Hacker News new | ask | show | jobs
by GMoromisato 640 days ago
I think the article's author would say that loading data "without having to encode or decode each element" is premature optimization and more likely to have bugs. I tend to agree.
4 comments

The optimisation the parent is referring to is development time/effort; if the alternative to dumping a structure to a file is to hand roll your serialiser/deserialiser, that's a slower & probably more error prone approach (depending on the context).
The article makes an argument that the hand-rolled solution is less buggy, if you approach it the right way.

For complicated data structures, it's probably best to use a library that serializes to a common standard. (For example, protocol buffers or JSON.)

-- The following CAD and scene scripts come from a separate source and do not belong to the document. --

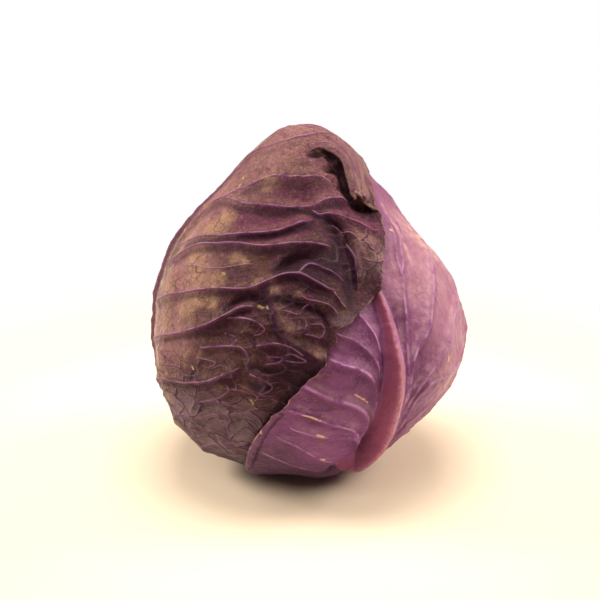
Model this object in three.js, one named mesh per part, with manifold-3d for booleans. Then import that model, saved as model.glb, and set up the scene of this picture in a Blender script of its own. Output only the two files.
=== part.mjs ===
// Red cabbage head standing on its cut stem: six wrapper leaves over a tight heart of packed leaves.
// Millimetres, +Z up, front towards -Y. The origin is the centre of the stem's cut face.
//
// Every place on the head is a direction from the head's centre: [azimuth, polar], in degrees.
// Azimuth 0 is +X and -90 is the front. Polar 0 is the crown and 180 is the stem.
// Along one direction the layers stack outwards: heart, then leaf after leaf, so they never cross.

import * as THREE from "three";
import Module from "manifold-3d";
import { mergeVertices } from "three/addons/utils/BufferGeometryUtils.js";

const wasm = await Module();
wasm.setup();

// ---- Driving dimensions ----

const CENTRE_HEIGHT = 70;
const MEAN_RADIUS = 75;

// The head's outline: [polar angle, distance from the head's centre]
const HEAD_PROFILE = [
  [0, 98], [12, 91.5], [25, 79.5], [40, 74], [55, 72], [70, 73], [85, 75], [100, 76],
  [115, 75.5], [128, 75], [140, 74.6], [150, 73.2], [160, 68.6], [170, 65.4], [180, 64.6],
];

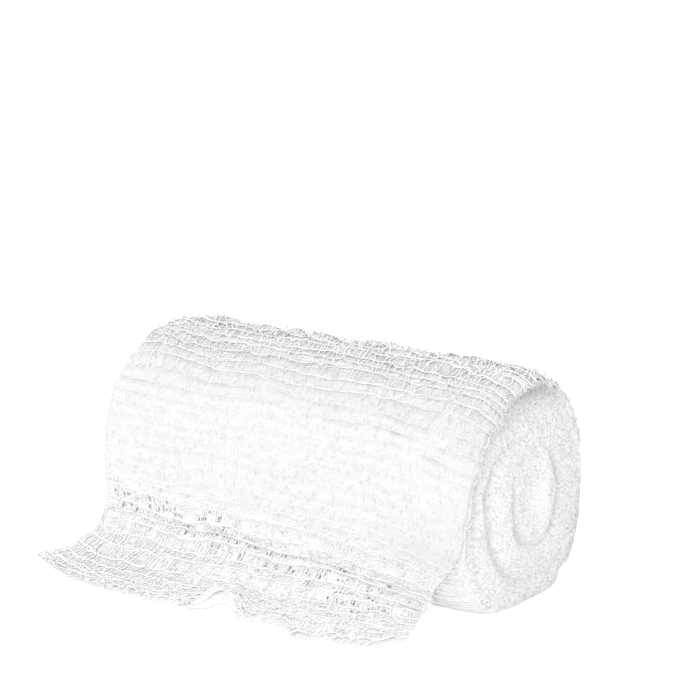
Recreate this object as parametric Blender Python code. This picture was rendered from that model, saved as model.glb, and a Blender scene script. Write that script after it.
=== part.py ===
"""A gauze bandage roll lying on its side, with the end of the strip come loose.

Metres, +Z up. The roll's axis runs along X, the loose end comes off the front
(-Y) side, and the origin is on the surface, under the middle of the roll.

The strip is one length of cloth. Two solids stand for it:
  wound_roll  all the turns that are still wound, with the main turns of the
              spiral raised on both ends
  loose_end   the outermost turn, which runs up the back, over the top and down
              the front, then flares out over the surface
"""

import math

import bmesh
import bpy

MM = 0.001

# ---- driving sizes ---------------------------------------------------------
ROLL_WIDTH = 107.5 * MM        # across the strip, end face to end face
HALF_WIDTH = ROLL_WIDTH / 2
CLOTH_THICKNESS = 1.6 * MM     # several plies of crinkled gauze
PIECE_GAP = 0.5 * MM           # between the roll and the loose turn

# The cross-section: round above the axis, sagged and fuller below it.
AXIS_HEIGHT = 28.2 * MM
SECTION_DEPTH = 29.2 * MM      # half of its front-to-back size
SECTION_RISE = 28.5 * MM       # axis to top
SECTION_SAG = 28.6 * MM        # axis to bottom, before the flat spot is pressed in
ROUND_POWER = 2.0
SAGGED_POWER = 3.0

# The soft shoulders between the winding and the end faces.
SHOULDER_LENGTH = 8.0 * MM
SHOULDER_DROP = 2.2 * MM       # all the way round
# Drops added where an end's rim is pulled in: the drop, and the angle of its
# middle and its spread, in degrees from the back over the top.
TUCKED_RIGHT = (2.6 * MM, 125, 48)
TUCKED_LEFT = (1.5 * MM, 106, 34)

# The ends: a spiral of main turns round a flattened core.
MAIN_TURNS = 3.3
GROOVE_DEPTH = 1.6 * MM
FACE_BULGE = 1.3 * MM
CORE_SINK = 1.6 * MM
CORE_SHARE = 0.21              # of the face's radius
TURNS_BEGIN = (0.13, 0.31)     # the grooves grow between these shares of the radius
TURNS_END = (0.9, 1.0)         # and fade between these
BULGE_FULLNESS = 0.8
CORE_PINCH = 1.3               # how tightly the rings close up round the core
CORE_BACK = 4.5 * MM           # the core lies this far behind the axis
CORE_DROP = 3.2 * MM           # and this far below it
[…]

But I think the article assumes you don't get to choose the protocol, so it probably has to be hand-written by someone.

Maybe if you hand-roll the struct layout, but if you use something like flatbuffers I doubt you would see many more bugs - and flatbuffers will take care of endian swaps as necessary without you needing to think about it.
Depends what you’re doing. I have a side project that generates CSVs in the GB range. It keeps everything in bytes because encode/decode is a lot of overhead in loops when you’re hitting them millions of times.
Not once you start getting into the range of hundreds of megabytes or more, which accounts for most situations where I'd use a binary format in the first place.
By the time I’m putting hundreds of MB somewhere, I want a defined format, not whatever the compiler happens to generate for this particular build of my software. There are plenty of nice ways to do this.
Struct layouts in C are defined by the platform's ABI, and in every sane platform, that just looks like "lay out each element in order, adding the smallest-possible amount of padding to satisfy alignment requirements" [0]. There are presumably oddball platforms which do something else, but good luck actually finding one that has lots of RAM, an ordinary filesystem, and so on. (Within the realm of sane platforms, there are a few alignment oddities, but it's always safe to build packed structs as if each type is aligned to its size.)

Struct layouts for FFI in other languages tend to follow the C convention and/or allow explicit field offsets to be specified. Regardless, if you use the proper language constructs, it's nowhere near as undefined as "whatever the compiler happens to generate".

[0] https://www.gnu.org/software/c-intro-and-ref/manual/html_nod...